As if to confirm their shared attitudes and outlook, the three writers, transfixed by the word “sociological” as it appears in the final paragraph of my article, have distorted its meaning in a surprisingly similar way, and stood the whole argument on its head. When I wrote, “for those who take Judaism seriously as a cultural alternative . . . the sociological reality of the present-day American Jewish community would seem to present an almost insurmountable obstacle,” I was hardly saying that writers must address themselves to the ways in which most people in their immediate society live (although why Cynthia Ozick should consider this outside the imaginative writer’s range, I fail to understand; Emma and Dubliners seem to me pretty fair books). I was saying that writers who wish to give positive representation to Judaism or “Jewishness” in any fictional form would have a hard time finding a convincing and congenial fictional atmosphere within the Jewish mainstream—the “sociological reality.” This seems to me to be a fairly obvious and elementary point, and it takes a bad case of “broken telephone” to get from there to an alleged argument for sociology in fiction.
If Hugh Nissenson’s model of astute criticism is Christopher Lehmann-Haupt’s graceless review in the New York Times, his dissatisfaction with mine can only be flattering. Since he directs me to his network of images, I shall confess that I find the increasing self-consciousness of his imagery to be squeezing precious life-blood from his fiction. Nor, incidentally, do I fail to notice the repressed aggression in the imagery of his letter.
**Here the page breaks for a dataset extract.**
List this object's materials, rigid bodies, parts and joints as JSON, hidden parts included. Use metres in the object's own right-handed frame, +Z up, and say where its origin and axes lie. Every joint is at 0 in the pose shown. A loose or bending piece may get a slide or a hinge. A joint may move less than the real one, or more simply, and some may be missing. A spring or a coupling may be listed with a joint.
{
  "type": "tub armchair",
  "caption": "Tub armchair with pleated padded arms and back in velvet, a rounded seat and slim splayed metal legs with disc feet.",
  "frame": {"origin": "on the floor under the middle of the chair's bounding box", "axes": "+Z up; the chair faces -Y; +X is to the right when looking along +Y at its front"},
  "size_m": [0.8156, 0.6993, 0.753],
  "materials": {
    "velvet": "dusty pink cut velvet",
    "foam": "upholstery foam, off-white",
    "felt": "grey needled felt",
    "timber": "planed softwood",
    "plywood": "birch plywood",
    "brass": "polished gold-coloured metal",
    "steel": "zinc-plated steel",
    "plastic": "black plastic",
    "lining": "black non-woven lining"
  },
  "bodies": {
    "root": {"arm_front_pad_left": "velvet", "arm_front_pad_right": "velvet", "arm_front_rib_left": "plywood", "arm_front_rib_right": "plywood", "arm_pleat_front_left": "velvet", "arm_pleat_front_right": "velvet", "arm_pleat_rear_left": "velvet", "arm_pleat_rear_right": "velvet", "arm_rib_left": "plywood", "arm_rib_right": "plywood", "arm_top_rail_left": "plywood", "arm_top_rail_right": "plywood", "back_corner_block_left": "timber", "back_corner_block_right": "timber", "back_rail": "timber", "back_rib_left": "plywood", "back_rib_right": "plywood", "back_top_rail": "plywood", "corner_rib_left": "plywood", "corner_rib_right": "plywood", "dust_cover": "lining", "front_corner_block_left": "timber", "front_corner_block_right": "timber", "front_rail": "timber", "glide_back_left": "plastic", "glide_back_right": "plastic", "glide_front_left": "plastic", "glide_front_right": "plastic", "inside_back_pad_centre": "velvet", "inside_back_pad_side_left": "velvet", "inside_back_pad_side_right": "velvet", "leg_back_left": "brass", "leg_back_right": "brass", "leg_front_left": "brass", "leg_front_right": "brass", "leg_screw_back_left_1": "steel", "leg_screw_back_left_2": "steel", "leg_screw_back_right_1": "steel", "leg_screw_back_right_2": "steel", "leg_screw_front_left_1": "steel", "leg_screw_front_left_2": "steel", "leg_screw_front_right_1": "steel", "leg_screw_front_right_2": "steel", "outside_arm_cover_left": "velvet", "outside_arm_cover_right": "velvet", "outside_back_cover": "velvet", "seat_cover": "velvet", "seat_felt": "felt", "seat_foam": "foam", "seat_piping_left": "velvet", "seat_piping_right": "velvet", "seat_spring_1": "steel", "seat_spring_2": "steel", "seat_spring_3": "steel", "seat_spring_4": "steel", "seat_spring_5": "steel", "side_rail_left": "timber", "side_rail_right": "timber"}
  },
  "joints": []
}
It is difficult to determine from Norma Rosen’s letter if she is peeved because I quote her too much or because I quote her too little. But in any case she misunderstands the critical process: quotation does not imply agreement, any more than the analysis of literary trends negates the “uniqueness” of individual writers or than the finding of imperfection amounts to “dismissal.” If Mrs. Rosen will read Miss Ozick’s letter, she will learn that I take these writers too seriously. The evolution of a Jewish culture in the English language, of which literature might form a part, is of intense concern to all those who live as Jews in English. If I am not quite as sanguine about the outcome as are some of its heralds—and my article suggested why I am not—at least I will not have to retract my views “half a decade later.”
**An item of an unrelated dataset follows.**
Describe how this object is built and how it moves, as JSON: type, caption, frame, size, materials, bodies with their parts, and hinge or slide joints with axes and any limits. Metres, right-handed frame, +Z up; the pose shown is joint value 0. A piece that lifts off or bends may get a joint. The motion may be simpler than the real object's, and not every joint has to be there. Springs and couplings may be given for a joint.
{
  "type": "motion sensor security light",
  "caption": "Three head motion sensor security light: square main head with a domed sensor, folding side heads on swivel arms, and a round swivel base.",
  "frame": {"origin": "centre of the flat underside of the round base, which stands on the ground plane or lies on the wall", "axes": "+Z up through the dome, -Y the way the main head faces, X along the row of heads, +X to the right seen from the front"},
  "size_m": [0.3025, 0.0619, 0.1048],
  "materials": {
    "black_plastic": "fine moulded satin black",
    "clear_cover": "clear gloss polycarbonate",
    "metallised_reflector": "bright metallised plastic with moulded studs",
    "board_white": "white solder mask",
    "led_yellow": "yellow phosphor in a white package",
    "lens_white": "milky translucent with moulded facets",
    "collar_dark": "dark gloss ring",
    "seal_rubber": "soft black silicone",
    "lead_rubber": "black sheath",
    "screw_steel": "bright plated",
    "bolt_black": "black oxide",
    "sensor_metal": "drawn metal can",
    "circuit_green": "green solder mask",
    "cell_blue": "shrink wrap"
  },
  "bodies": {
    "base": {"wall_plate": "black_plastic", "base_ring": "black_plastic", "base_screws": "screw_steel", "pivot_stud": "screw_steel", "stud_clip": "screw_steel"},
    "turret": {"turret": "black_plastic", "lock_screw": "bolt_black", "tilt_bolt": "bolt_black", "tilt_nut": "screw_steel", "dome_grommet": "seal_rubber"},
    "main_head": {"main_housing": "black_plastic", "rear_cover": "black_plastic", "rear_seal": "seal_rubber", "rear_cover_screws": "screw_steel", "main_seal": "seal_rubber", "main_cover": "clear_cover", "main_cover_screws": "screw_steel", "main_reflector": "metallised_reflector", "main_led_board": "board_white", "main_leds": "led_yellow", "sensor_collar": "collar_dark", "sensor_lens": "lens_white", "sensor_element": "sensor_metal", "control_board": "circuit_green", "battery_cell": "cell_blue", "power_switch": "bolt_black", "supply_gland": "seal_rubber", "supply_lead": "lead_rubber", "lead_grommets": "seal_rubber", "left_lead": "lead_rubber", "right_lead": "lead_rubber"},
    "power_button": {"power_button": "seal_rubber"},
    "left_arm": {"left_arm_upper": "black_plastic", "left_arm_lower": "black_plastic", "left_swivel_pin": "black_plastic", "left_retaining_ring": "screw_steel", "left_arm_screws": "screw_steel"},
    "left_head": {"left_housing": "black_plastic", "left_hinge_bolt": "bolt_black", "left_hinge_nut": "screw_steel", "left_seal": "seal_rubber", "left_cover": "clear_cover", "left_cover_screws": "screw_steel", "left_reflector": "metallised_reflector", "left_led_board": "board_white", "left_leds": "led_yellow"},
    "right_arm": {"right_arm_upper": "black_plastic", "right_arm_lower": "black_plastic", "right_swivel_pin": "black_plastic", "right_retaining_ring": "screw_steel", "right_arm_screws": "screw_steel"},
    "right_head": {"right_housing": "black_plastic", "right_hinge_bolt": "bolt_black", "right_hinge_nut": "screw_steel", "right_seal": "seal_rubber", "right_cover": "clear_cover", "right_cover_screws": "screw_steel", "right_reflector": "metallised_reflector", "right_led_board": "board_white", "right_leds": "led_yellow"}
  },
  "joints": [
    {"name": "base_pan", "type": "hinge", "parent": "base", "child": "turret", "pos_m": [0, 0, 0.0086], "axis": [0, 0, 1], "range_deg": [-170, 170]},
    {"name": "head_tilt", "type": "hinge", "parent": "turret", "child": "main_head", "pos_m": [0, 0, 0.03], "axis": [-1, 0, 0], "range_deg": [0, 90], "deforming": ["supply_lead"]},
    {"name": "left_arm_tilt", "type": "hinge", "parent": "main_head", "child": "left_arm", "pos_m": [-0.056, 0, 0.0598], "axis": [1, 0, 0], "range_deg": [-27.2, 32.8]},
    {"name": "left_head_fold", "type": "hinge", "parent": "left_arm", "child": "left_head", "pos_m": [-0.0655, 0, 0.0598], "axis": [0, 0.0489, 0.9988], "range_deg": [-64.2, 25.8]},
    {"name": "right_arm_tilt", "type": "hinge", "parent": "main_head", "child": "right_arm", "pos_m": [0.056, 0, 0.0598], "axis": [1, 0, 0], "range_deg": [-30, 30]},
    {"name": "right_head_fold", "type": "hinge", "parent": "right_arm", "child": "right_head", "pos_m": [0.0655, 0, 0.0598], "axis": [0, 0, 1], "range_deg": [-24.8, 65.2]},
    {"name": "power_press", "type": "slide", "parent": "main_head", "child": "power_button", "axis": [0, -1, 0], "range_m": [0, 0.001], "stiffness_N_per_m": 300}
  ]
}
As for Miss Ozick, far be it from me to inhibit her imagination—especially since I have so often enjoyed the fruits of it—but neither can I accept her comfortable self-image as the guileless purist, a kind of Jewish Peter Pan. The artist, she would have us know, is a different kind of human being, creature of pure play. While we critics, poor dogpatchers of the imagination, may be held accountable for what we write, artists demand a permanent distinction between themselves and all they produce. This distinction extends not only to literature—where Miss Ozick pushes fiction over the brink of the real, and then accuses finicky reviewers of ignoring the boundaries—but to speeches and essays, which, she says, are all fictions in speculative form. Since Miss Ozick’s own playful non-fiction musings have run to visions of extreme Jewish alarm, couched in political terms, as well as to visions of a reconstituted Jewish culture, one might have expected her to hold a more sober sense of authorial responsibility. Her non-fiction, like her fiction, may be fabrication, created by a person sitting alone at a desk and dreaming, but when it assumes the form of real ideas, in public—whether in book reviews, prefaces, or political and cultural analyses—it declares itself steady and responsible, and is so to be judged.